Here’s a little peek: The ‘09 Navarro Brut, méthode champenoise, is sparkling gewürztraminer. It is beautifully clear, and after the bubbles and yeast fade, the ginger spices and apple flavors dance on the palate.
So early in the list here, but the 2010 Anderson Valley chardonnay Première Reserve will bring long pause and deep reflection. This dreamy stunner has such a compelling nose of flinty, dusty chalk. Centering now, it immediately tells a story of its own, a sense of place, where the root of the vine kisses the earth (Shakespearean love kiss) and flirts with the aroma, spice and flavors of gewürztraminer with apples and ginger. At $25 a bottle it astonishes, and the food pairings have my mind rushing and racing. And they say it will go ten years easy in the bottle.
The 2010 sauvignon blanc from Yorkville/Boonville (slightly warmer climes to the east has an extreme water color (which I just love), showing the delicacy of the press and soak. No astringency. Rather, requisite flavors of grapefruit, custard, wisteria flowers and fresh cut dandelions.

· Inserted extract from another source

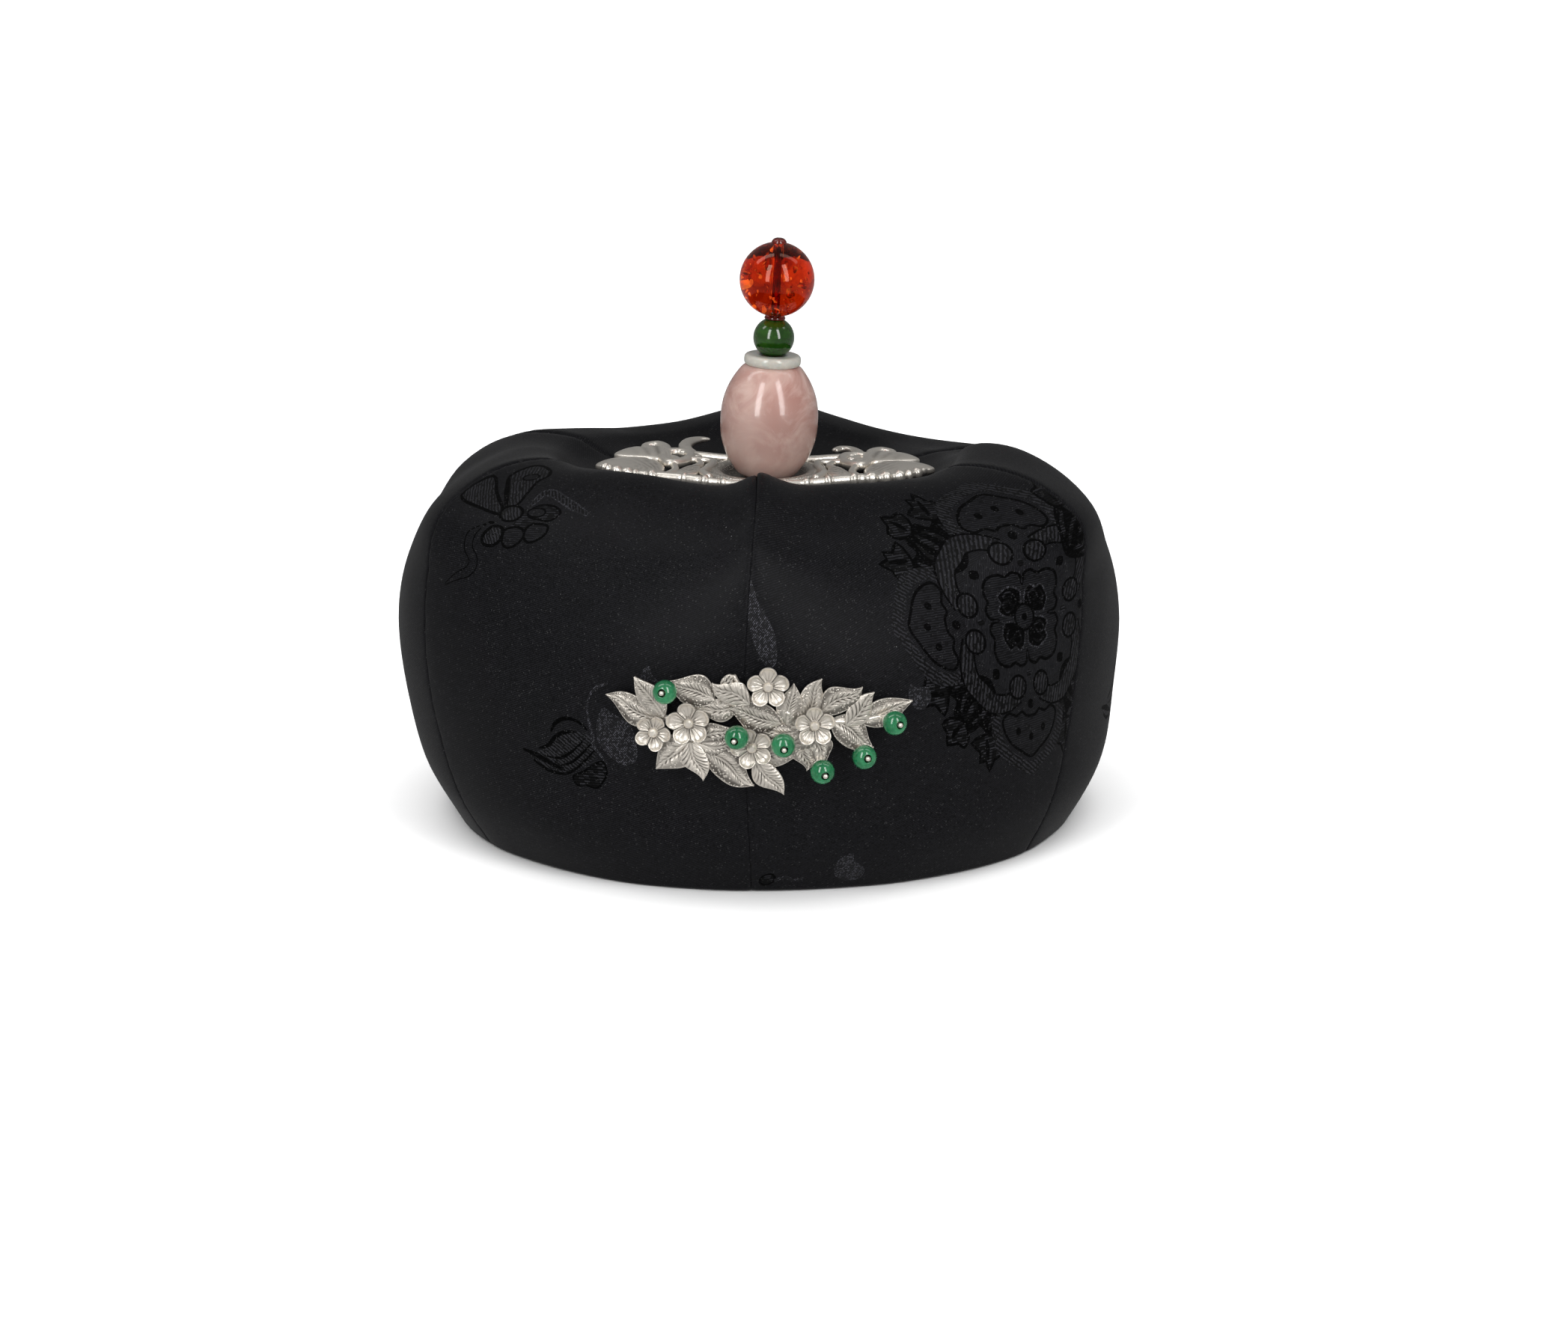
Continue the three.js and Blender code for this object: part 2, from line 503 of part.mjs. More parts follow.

Their 2011 pinot gris surprises me, for I am thinking it would be crisper, more acidic yet; but this wine is driven by textures and feeling, with lower acid, more body with flavors of baked apples and hazelnut.
The 2011 gewürztraminer is brilliance from a true cradle of California gewürz. (Of course) it is clear and poignant; gingery, rubbery kerosene secretions (that’s a good thing). Bring on the salmon with curried mustard.
Another gem is the 2011 Edelzwicker, a touch off-dry in a true European blend at 42 percent riesling, 33 percent gewürz and 25 pinot gris. Oozing peach, nectarine and guava hint at the sweeter side of the dry white spectrum. Again, the food pairing possibilities...
In fact, I bought a bottle for the meal I would prepare with the bag of fresh wild mushrooms I had just collected (butter boletes, or slippery jacks, and a large, beautiful red coral). This wine reminds me of the blends I made at the end of a tasting room shift. Instead of lugging three nearly empty bottles home, I began blending p-gris and riesling to chardonnay with nice results. The Edelzwicker is a fabulous bottle of wine for $14.
The reds — oh, the reds.
Two weeks ago, I had the 2007 Méthode à l’Ancienne pinot noir. Soft entrance, softer even on the palate, like the puffy clouds on this late fall afternoon. It is delicate and perfumed with lavender and floral raspberry tea-like aromas. The 2010 will ease into this in a few years.
Yet again, I was floored, this time by the 2010 Anderson Valley pinot noir, with its blackberry cola tastes and its crunchy and “honest” structure. It is crisp with just the right amount of body.
The 2010 Mendocino County shiraz (Hopland/Ukiah area, the hotter side of the county) still features a colder climate style. In honor of the Aussie namesake shiraz, it is bold, bright and beautiful, but without all that heft or brawn. Rather it is floral and fruity, and the wine restrains itself to allow the palate to develop before the peppery astringency warms the palate up down. Interestingly, this wine brought up in conversation the spirit of Tandem Peloton, a rambunctious California red blend, which we sold a lot of at Ella back in the day. Yah, Jessie!
Finally, the Mendocino County. Zinfandel has all the jammy blackberry and bramble you can handle. It too is floral and peppery.
Finally, a surprising, versatile (and inexpensive) 2007 cabernet sauvignon that is young and coming into its own, with bing cherry and chocolate flavors and lots of juicy acidity.
Navarro is renowned for their late harvest reisling and gewürztraminers. Two words: pumpkin pie.
Happy Thanksgiving, people. Cheers! Remember, wine reveals truth.